:: GIVEN MATERIAL

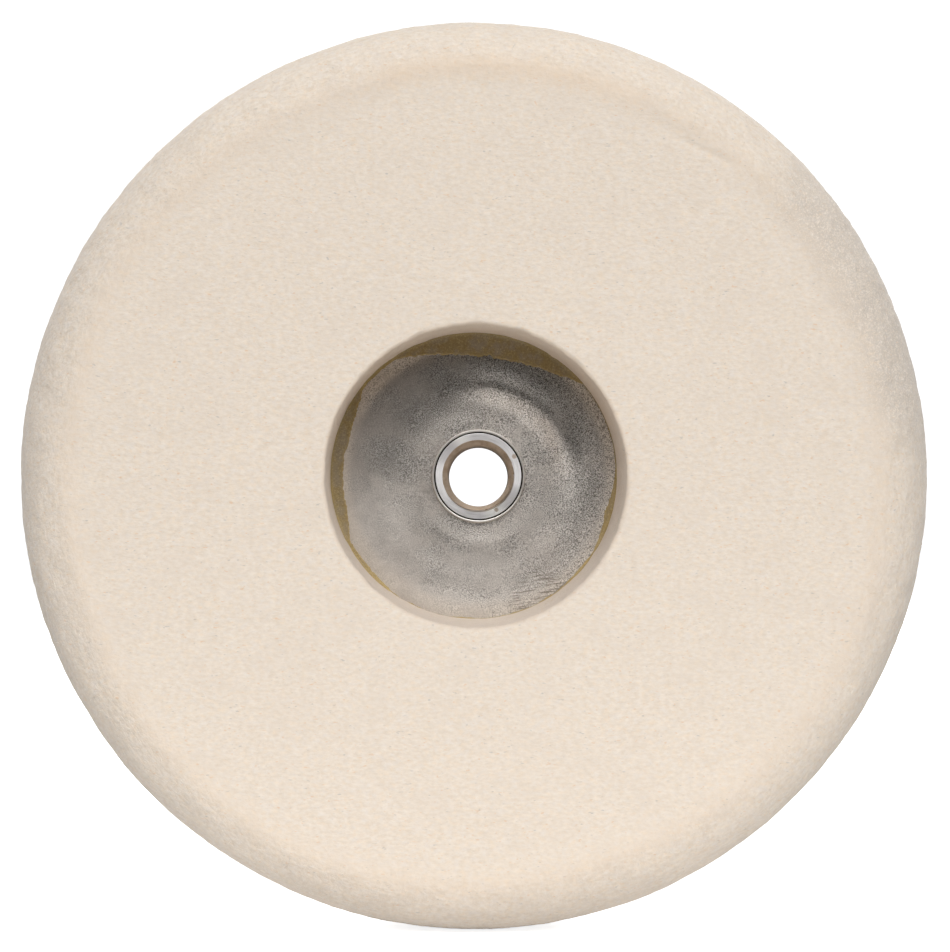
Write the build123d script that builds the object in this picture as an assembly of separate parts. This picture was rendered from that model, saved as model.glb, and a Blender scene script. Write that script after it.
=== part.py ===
"""A felt polishing wheel for an angle polisher, in millimetres.

A thick ring of pressed wool felt is bonded to a pressed steel plate. The plate carries a hexagonal weld hub
with an M14 x 2 spindle thread. The wheel spins about Y. Its polishing face looks along -Y and its spindle
seat looks along +Y. The origin is the centre of the wheel's overall box, on the spindle axis.
"""

import os
from math import radians, sin, sqrt, tan

from build123d import *

# Felt ring
FELT_DIAMETER = 170.0
FELT_THICKNESS = 24.0
FELT_HOLE_DIAMETER = 55.6
SHOULDER_WIDTH = 11.0  # how far the front rounding reaches in from the rim
SHOULDER_DEPTH = 10.0  # how far it reaches back from the polishing face
BACK_EDGE_RADIUS = 4.0
HOLE_EDGE_RADIUS = 0.6

# Cured adhesive: the bond line, and what squeezed out of it on both sides
BOND_THICKNESS = 0.4
CREEP = 2.5  # how far the inner squeeze-out runs onto the dish
CREEP_THICKNESS = 0.25
RIM_BEAD = 1.6  # leg of the bead around the plate's rim

# Pressed steel plate
PLATE_DIAMETER = 120.0
PLATE_THICKNESS = 2.0
PLATE_HOLE_DIAMETER = 17.1
DISH_RADIUS = 27.0  # the dish starts just inside the felt's hole
DISH_DEPTH = 0.9
DISH_FLOOR_RADIUS = 16.0
DISH_BEND = 60.0  # bend radius at both edges of the dish's slope, at mid thickness
RIM_BEND = 2.6  # bend radius of the outer edge, at mid thickness
RIM_TURN = 2.0  # how far the outer edge turns back
RIM_TURN_ANGLE = 60.0
COLLAR_WIDTH = 0.4
COLLAR_HEIGHT = 0.3

# Weld hub
HUB_LENGTH = 20.0
PILOT_DIAMETER = 16.75
PILOT_INSET = 0.1  # the pilot ends this far behind the dish's floor
HEX_ACROSS_FLATS = 22.0
HEX_CHAMFER_ANGLE = 30.0
SEAT_DIAMETER = 21.0
THREAD_MAJOR_DIAMETER = 14.0
THREAD_PITCH = 2.0
THREAD_MINOR_DIAMETER = THREAD_MAJOR_DIAMETER - 1.0825 * THREAD_PITCH
MOUTH_DIAMETER = 14.0

# Fillet welds along alternate flats of the hexagon
WELD_COUNT = 3
WELD_LEG = 2.0
WELD_LENGTH = 9.0

# Stations along the spindle axis, from the polishing face to the spindle seat
OVERALL_DEPTH = FELT_THICKNESS + BOND_THICKNESS + DISH_DEPTH + PILOT_INSET + HUB_LENGTH
FACE_Y = -OVERALL_DEPTH / 2
FELT_BACK_Y = FACE_Y + FELT_THICKNESS
PLATE_Y = FELT_BACK_Y + BOND_THICKNESS
DISH_FLOOR_Y = PLATE_Y + DISH_DEPTH
PILOT_Y = DISH_FLOOR_Y + PILOT_INSET
WELD_Y = DISH_FLOOR_Y + PLATE_THICKNESS
SEAT_Y = PILOT_Y + HUB_LENGTH


def turned(*points):
    """A solid of revolution about the spindle axis, from the (radius, y) corners of half its section."""
    return revolve(make_face(Polyline(*points, close=True)), Axis.Y)


def ring(inner_radius, outer_radius, start_y, end_y):
    """A plain ring about the spindle axis."""
    return turned(
        (inner_radius, start_y),
        (outer_radius, start_y),
        (outer_radius, end_y),
        (inner_radius, end_y),
    )


def felt_ring():
    """The felt: a flat polishing face, a broad rounded shoulder, a straight rim and a softened back edge."""
    rim = FELT_DIAMETER / 2
    hole = FELT_HOLE_DIAMETER / 2
    shoulder_centre = (rim - SHOULDER_WIDTH, FACE_Y + SHOULDER_DEPTH)
    shoulder = EllipticalCenterArc(shoulder_centre, SHOULDER_WIDTH, SHOULDER_DEPTH, 270, arc_size=90)
    back_edge = CenterArc((rim - BACK_EDGE_RADIUS, FELT_BACK_Y - BACK_EDGE_RADIUS), BACK_EDGE_RADIUS, 0, 90)
    hole_edge = CenterArc((hole + HOLE_EDGE_RADIUS, FACE_Y + HOLE_EDGE_RADIUS), HOLE_EDGE_RADIUS, 180, 90)
    hole_back = (hole, FELT_BACK_Y)
    outline = [
        hole_edge,
        Line(hole_edge @ 1, shoulder @ 0),
        shoulder,
        Line(shoulder @ 1, back_edge @ 0),
        back_edge,
        Line(back_edge @ 1, hole_back),
        Line(hole_back, hole_edge @ 0),
    ]
    return revolve(make_face(outline), Axis.Y)


def plate_midline():
    """The pressing's middle surface, from the spindle hole out to the turned-back rim."""
    mid = PLATE_Y + PLATE_THICKNESS / 2
    rim = (PLATE_DIAMETER - PLATE_THICKNESS * sin(radians(RIM_TURN_ANGLE))) / 2
    turn_start = rim - RIM_TURN / tan(radians(RIM_TURN_ANGLE))
    return FilletPolyline(
        (PLATE_HOLE_DIAMETER / 2, mid + DISH_DEPTH),
        (DISH_FLOOR_RADIUS, mid + DISH_DEPTH),
        (DISH_RADIUS, mid),
        (turn_start, mid),
        (rim, mid + RIM_TURN),
        radius=(DISH_BEND, DISH_BEND, RIM_BEND),
    )


def backing_plate():
    """The pressed plate: a flat land for the felt, a shallow dish and a collar."""
    sheet = revolve(trace(plate_midline(), line_width=PLATE_THICKNESS), Axis.Y)
    hole = PLATE_HOLE_DIAMETER / 2
    collar_end_y = DISH_FLOOR_Y + PLATE_THICKNESS / 2
    return sheet + ring(hole, hole + COLLAR_WIDTH, DISH_FLOOR_Y - COLLAR_HEIGHT, collar_end_y)


def adhesive_bond():
    """The cured adhesive: a bond line that crept onto the dish and left a bead round the plate's rim."""
    hole = FELT_HOLE_DIAMETER / 2
    rim = PLATE_DIAMETER / 2
    creep_end = hole - CREEP
    dish_slope = DISH_DEPTH / (DISH_RADIUS - DISH_FLOOR_RADIUS)
    creep_drop = dish_slope * (DISH_RADIUS - creep_end)
    bond = turned(
        (creep_end, PLATE_Y + creep_drop - CREEP_THICKNESS),
        (DISH_RADIUS, PLATE_Y - CREEP_THICKNESS),
        (hole, PLATE_Y - CREEP_THICKNESS),
        (hole, FELT_BACK_Y),
        (rim + RIM_BEAD, FELT_BACK_Y),
        (rim, FELT_BACK_Y + RIM_BEAD),
        (rim - PLATE_THICKNESS, PLATE_Y + PLATE_THICKNESS),
        (creep_end, PLATE_Y + creep_drop + CREEP_THICKNESS),
    )
    return bond - backing_plate()


def hexagon_envelope():
    """The solid of revolution that the hexagon's chamfered corners just touch."""
    corner = HEX_ACROSS_FLATS / sqrt(3)
    seat = SEAT_DIAMETER / 2
    drop = (corner - seat) * tan(radians(HEX_CHAMFER_ANGLE))
    return turned((0, WELD_Y), (corner, WELD_Y), (corner, SEAT_Y - drop), (seat, SEAT_Y), (0, SEAT_Y))


def threaded_hub():
    """The weld hub: a round pilot through the plate, a hexagon behind it and the thread's minor bore."""
    seat_plane = Plane(origin=(0, SEAT_Y, 0), x_dir=(1, 0, 0), z_dir=(0, -1, 0))
    outline = RegularPolygon(HEX_ACROSS_FLATS / 2, 6, major_radius=False)
    hexagon = extrude(seat_plane * outline, SEAT_Y - WELD_Y)
    pilot = ring(0, PILOT_DIAMETER / 2, PILOT_Y, WELD_Y)
    mouth = MOUTH_DIAMETER / 2
    bore = THREAD_MINOR_DIAMETER / 2
    bevel = mouth - bore
    opening = turned(
        (0, PILOT_Y),
        (mouth, PILOT_Y),
        (bore, PILOT_Y + bevel),
        (bore, SEAT_Y - bevel),
        (mouth, SEAT_Y),
        (0, SEAT_Y),
    )
    return (hexagon & hexagon_envelope()) + pilot - opening


def weld_bead():
    """One fillet weld in the corner between the plate and the flat that faces +Z, with rounded ends."""
    flat = HEX_ACROSS_FLATS / 2
    straight = WELD_LENGTH - 2 * WELD_LEG
    rod = Pos(0, WELD_Y, flat) * Rot(0, 90, 0) * Cylinder(WELD_LEG, straight)
    ends = [Pos(side * straight / 2, WELD_Y, flat) * Sphere(WELD_LEG) for side in (-1, 1)]
    open_corner = Box(WELD_LENGTH, WELD_LEG, WELD_LEG, align=(Align.CENTER, Align.MIN, Align.MIN))
    return (rod + ends) & Pos(0, WELD_Y, flat) * open_corner


def hub_weld_beads():
    """The fillet welds that hold the hub to the back of the plate, on every other flat of the hexagon."""
    return Compound(children=[Rot(0, turn * 360 / WELD_COUNT, 0) * weld_bead() for turn in range(WELD_COUNT)])


def write_parts():
    """Writes one STEP file per piece."""
    pieces = {
        "felt_ring": felt_ring(),
        "adhesive_bond": adhesive_bond(),
        "backing_plate": backing_plate(),
        "threaded_hub": threaded_hub(),
        "hub_weld_beads": hub_weld_beads(),
    }
    os.makedirs("parts", exist_ok=True)
    for name, shape in pieces.items():
        export_step(shape, f"parts/{name}.step")


write_parts()
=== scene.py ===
"""The looks of the felt polishing wheel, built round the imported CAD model. Everything is in metres."""

from itertools import product

import bmesh
import bpy
import numpy as np
from mathutils import Matrix, Vector


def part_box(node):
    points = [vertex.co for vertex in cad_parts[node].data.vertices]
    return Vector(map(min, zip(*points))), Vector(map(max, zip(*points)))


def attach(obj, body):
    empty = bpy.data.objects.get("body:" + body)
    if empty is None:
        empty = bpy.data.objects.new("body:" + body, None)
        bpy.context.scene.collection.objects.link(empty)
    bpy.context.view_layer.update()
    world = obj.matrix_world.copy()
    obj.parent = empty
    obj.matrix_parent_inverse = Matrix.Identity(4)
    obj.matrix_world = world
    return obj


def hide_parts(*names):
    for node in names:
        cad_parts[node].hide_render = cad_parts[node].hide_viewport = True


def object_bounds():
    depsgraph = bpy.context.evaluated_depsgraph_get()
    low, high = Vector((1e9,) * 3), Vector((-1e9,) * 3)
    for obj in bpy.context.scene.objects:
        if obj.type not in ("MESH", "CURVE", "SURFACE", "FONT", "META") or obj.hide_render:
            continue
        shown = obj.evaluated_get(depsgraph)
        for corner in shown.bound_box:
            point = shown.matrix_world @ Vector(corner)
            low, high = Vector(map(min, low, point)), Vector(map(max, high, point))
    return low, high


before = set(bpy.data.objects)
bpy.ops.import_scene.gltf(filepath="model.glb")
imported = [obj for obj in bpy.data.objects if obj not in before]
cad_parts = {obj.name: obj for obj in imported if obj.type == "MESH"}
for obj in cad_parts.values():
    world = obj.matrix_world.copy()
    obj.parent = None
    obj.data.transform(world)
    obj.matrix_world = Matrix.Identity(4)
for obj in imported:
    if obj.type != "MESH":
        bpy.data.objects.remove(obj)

CAD_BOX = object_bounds()
MM = 0.001
TAU = 2 * np.pi


# ---------------------------------------------------------------- sizes from the CAD model


def node_points(node):
    """A CAD node's vertices as an array of x, y, z."""
    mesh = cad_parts[node].data
    points = np.zeros(len(mesh.vertices) * 3)
    mesh.vertices.foreach_get("co", points)
    return points.reshape(-1, 3)


def node_radii(node):
    """The smallest and largest distance of a CAD node's vertices from the spindle axis."""
    points = node_points(node)
    distance = np.hypot(points[:, 0], points[:, 2])
    return distance.min(), distance.max()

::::

* **WORK TO BE COMPLETED**
Write out exactly the lines running from the line containing "for name, shape" to the line containing "obj.matrix_world = world", with both of those lines included.

* **WRITTEN SOLUTION**
    for name, shape in pieces.items():
        export_step(shape, f"parts/{name}.step")


write_parts()
=== scene.py ===
"""The looks of the felt polishing wheel, built round the imported CAD model. Everything is in metres."""

from itertools import product

import bmesh
import bpy
import numpy as np
from mathutils import Matrix, Vector


def part_box(node):
    points = [vertex.co for vertex in cad_parts[node].data.vertices]
    return Vector(map(min, zip(*points))), Vector(map(max, zip(*points)))


def attach(obj, body):
    empty = bpy.data.objects.get("body:" + body)
    if empty is None:
        empty = bpy.data.objects.new("body:" + body, None)
        bpy.context.scene.collection.objects.link(empty)
    bpy.context.view_layer.update()
    world = obj.matrix_world.copy()
    obj.parent = empty
    obj.matrix_parent_inverse = Matrix.Identity(4)
    obj.matrix_world = world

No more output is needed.